The problem: according to W, one of the fourth-years who is also working with him, Professor E is a "diva" who needs to be massaged (his words, not mine!) more than the other faculty members. To get on his good side, one should constantly bring up topics he's interested in (and let him go on and on about them), and above all, always be respectful/show proper awe of his genius. Key words there: "respectful" and "proper awe."
Now anyone who knows me will know that I have a problem writing emails to professors. For some reason, I don't censor my words whatsoever and the resulting missives look like chummy (read: wildly inappropriate) correspondences that I would send to my closest friends. From admitting that I was cutting a professor's class because I had pulled an all-nighter to write his paper (which, to my defense, I attached in the email) to laying out my relationship drama in another TMI moment, I have basically written an unfortunate number of hilarious, but far from respectful, emails. (For some reason, this never came back to bite me during college, but I suspect that the small liberal arts college environment meant that all of my professors were incredibly friendly/down-to-earth, and oftentimes treated the students like colleagues).

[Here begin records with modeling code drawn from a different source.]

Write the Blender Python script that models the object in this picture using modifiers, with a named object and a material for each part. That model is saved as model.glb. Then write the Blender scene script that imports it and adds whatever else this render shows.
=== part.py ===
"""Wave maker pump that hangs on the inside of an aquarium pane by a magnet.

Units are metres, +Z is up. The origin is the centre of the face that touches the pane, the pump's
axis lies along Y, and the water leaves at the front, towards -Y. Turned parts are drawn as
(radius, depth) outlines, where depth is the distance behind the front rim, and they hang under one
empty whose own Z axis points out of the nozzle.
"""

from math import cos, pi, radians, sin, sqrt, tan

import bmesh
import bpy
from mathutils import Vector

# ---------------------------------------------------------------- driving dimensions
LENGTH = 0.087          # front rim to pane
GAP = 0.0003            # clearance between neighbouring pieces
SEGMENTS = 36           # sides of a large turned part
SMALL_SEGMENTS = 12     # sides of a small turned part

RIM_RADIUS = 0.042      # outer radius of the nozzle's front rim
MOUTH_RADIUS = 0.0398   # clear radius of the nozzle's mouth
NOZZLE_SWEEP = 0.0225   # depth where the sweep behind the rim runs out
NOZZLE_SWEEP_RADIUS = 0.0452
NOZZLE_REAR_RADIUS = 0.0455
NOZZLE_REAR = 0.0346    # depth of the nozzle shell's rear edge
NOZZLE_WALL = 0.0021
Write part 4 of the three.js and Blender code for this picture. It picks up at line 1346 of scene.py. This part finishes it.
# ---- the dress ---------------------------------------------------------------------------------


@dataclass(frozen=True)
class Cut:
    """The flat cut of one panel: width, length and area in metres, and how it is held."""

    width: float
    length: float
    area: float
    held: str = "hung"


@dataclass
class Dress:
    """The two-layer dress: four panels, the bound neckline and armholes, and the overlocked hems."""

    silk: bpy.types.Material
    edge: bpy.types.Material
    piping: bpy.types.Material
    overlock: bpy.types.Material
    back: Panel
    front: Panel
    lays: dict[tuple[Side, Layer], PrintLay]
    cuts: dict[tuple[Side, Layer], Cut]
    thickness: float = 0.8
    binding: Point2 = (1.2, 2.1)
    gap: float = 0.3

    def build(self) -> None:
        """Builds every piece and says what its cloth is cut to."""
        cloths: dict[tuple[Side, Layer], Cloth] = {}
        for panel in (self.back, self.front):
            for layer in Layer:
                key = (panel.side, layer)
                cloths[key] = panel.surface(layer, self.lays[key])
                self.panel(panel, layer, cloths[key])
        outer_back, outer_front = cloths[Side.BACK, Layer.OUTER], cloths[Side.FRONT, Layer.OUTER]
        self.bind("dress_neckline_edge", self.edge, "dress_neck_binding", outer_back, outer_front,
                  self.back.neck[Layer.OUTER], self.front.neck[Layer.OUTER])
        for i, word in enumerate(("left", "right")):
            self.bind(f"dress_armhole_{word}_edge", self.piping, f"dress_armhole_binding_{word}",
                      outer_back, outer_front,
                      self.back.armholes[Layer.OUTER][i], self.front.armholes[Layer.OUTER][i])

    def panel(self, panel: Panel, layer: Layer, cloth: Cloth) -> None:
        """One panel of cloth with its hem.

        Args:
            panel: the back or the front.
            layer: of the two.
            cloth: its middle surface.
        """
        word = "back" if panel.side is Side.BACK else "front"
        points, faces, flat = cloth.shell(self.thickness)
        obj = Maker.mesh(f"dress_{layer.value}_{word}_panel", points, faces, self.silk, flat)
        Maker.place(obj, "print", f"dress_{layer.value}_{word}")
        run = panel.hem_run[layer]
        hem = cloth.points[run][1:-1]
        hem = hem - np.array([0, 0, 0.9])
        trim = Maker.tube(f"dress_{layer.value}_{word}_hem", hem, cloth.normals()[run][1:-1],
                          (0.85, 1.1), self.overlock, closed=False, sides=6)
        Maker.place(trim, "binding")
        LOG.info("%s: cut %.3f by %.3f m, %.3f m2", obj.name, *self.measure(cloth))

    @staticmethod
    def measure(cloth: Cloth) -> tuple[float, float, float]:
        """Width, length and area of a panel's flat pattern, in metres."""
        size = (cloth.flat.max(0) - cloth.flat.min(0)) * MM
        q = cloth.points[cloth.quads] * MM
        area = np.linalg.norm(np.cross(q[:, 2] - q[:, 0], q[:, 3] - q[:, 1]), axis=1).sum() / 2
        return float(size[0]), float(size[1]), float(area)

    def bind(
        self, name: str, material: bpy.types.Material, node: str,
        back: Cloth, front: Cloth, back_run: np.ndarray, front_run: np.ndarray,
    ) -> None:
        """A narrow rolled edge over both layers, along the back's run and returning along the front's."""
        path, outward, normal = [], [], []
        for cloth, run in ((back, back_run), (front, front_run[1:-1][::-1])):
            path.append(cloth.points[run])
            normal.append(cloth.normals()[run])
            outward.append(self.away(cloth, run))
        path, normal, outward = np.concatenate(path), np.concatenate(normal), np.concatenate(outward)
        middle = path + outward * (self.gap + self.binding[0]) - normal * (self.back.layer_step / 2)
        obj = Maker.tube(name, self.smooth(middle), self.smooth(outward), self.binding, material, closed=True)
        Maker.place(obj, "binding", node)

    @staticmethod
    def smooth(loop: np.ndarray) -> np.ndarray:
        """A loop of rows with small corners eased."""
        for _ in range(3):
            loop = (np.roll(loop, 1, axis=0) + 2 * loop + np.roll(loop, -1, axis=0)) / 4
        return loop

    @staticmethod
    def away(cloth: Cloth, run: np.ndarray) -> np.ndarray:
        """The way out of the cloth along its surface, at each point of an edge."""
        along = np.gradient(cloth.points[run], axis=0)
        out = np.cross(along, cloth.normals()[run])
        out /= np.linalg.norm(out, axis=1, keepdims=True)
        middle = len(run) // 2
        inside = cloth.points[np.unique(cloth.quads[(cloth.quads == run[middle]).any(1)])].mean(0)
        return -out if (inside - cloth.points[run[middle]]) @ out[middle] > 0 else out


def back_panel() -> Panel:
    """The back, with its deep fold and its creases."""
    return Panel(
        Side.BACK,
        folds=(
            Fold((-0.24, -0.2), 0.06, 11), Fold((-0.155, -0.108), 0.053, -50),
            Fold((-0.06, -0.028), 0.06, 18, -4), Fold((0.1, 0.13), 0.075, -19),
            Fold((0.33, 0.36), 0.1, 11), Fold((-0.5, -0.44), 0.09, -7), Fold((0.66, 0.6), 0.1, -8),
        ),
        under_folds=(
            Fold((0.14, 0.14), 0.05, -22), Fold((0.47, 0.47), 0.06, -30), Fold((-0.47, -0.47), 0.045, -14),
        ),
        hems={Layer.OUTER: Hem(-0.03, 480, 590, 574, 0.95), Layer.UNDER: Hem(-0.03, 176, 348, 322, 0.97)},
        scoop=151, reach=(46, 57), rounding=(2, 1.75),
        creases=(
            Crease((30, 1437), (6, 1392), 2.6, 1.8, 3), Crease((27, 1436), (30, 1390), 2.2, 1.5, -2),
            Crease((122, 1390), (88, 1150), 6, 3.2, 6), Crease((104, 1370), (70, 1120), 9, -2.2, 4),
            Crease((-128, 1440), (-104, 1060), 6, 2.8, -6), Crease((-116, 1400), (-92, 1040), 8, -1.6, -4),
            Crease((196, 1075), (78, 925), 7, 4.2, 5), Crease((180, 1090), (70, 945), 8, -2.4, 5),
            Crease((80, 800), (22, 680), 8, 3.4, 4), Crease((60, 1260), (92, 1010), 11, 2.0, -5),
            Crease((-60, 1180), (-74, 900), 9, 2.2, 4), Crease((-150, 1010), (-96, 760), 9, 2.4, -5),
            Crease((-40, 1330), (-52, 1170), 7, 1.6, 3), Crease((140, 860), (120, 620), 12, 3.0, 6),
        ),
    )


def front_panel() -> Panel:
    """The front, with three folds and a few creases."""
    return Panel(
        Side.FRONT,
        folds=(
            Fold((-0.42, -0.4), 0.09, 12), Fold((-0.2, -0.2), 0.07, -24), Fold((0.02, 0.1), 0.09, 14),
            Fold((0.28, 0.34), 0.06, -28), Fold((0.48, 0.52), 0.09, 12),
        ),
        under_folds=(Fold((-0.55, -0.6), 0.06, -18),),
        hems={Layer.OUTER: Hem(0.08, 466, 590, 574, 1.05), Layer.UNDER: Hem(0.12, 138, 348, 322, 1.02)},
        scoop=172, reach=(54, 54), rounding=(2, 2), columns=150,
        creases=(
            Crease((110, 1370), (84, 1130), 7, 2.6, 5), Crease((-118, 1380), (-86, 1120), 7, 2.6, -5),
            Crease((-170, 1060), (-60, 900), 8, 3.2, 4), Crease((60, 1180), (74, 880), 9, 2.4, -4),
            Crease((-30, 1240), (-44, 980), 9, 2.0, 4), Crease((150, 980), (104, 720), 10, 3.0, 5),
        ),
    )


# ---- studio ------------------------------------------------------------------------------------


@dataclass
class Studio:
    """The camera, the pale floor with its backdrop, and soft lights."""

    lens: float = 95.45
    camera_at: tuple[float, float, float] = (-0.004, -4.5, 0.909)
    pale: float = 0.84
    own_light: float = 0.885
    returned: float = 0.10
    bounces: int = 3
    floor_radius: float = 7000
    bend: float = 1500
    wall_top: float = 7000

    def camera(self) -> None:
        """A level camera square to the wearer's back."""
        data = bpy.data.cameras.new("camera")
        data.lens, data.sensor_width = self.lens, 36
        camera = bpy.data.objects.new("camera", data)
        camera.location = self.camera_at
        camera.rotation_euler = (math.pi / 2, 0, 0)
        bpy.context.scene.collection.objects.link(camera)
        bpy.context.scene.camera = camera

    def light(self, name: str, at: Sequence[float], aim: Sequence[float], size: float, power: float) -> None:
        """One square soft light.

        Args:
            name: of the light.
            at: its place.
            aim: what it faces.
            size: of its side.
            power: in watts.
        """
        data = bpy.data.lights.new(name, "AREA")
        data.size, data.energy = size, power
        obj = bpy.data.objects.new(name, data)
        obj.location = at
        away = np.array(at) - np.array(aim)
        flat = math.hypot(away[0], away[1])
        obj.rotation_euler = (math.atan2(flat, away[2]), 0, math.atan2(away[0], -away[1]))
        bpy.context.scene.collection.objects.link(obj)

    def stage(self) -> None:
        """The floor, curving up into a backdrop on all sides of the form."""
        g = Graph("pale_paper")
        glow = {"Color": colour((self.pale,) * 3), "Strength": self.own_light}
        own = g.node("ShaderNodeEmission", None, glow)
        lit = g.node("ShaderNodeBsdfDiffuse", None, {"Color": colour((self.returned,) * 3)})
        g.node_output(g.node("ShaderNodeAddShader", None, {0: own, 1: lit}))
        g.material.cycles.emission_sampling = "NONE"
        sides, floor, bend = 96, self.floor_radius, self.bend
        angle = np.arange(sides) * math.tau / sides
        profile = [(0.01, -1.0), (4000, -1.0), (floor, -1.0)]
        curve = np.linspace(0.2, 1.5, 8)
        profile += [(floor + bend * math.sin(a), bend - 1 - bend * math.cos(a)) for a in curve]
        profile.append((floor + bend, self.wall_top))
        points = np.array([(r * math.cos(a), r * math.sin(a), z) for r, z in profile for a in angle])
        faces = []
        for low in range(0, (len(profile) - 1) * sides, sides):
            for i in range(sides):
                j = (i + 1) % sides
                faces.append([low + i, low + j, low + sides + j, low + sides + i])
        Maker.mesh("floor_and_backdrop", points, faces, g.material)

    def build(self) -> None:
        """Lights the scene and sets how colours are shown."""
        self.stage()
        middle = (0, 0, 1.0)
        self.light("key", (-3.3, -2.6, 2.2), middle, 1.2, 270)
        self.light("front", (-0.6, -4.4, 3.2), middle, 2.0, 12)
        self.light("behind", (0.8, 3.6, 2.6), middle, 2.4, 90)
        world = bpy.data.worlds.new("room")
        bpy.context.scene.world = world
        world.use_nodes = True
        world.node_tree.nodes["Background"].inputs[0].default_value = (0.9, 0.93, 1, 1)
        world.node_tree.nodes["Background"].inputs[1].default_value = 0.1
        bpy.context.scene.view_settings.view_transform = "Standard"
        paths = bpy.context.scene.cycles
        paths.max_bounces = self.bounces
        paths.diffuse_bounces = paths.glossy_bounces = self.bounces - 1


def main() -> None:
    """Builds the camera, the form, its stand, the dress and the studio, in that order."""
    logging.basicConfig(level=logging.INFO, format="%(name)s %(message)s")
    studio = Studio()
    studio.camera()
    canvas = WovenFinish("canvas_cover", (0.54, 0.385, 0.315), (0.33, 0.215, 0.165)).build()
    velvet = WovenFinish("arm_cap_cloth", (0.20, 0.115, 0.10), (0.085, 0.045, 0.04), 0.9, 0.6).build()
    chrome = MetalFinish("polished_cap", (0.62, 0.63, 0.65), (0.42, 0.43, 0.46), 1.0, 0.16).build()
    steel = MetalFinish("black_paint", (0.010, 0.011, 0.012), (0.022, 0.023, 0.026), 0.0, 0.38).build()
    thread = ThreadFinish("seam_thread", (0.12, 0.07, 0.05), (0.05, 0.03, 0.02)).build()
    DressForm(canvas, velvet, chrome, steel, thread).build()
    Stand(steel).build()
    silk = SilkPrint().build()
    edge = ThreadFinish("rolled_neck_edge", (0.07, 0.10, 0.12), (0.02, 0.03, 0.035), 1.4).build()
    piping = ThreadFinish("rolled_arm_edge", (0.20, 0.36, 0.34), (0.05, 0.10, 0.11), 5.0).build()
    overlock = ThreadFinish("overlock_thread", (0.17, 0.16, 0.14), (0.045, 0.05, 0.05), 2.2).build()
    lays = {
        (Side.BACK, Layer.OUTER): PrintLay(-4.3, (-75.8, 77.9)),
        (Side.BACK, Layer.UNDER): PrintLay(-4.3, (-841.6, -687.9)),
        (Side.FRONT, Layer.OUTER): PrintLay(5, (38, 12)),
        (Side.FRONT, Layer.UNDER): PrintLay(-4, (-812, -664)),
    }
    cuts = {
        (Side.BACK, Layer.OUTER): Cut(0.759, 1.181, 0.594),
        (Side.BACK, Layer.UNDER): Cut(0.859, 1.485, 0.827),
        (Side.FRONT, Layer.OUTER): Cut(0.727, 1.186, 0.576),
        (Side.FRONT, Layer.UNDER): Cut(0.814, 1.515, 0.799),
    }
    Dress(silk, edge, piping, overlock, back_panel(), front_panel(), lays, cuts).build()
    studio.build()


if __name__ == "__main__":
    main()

Anyways, halfway through the conversation at dinner, I had a sudden, horrifying realization: I had sent Professor E an email about two days ago regarding a meeting that we were supposed to have during the first week of classes. While I didn't remember exactly what I had said, I knew that it was written in classic "me" fashion, and when I came home and checked the actual text, my worst fears were confirmed. Not only did I apologize for the "somewhat lateness" of the email, but I had blamed this tardiness on "summer senility" and then signed the correspondence with "hope your summer went swimmingly."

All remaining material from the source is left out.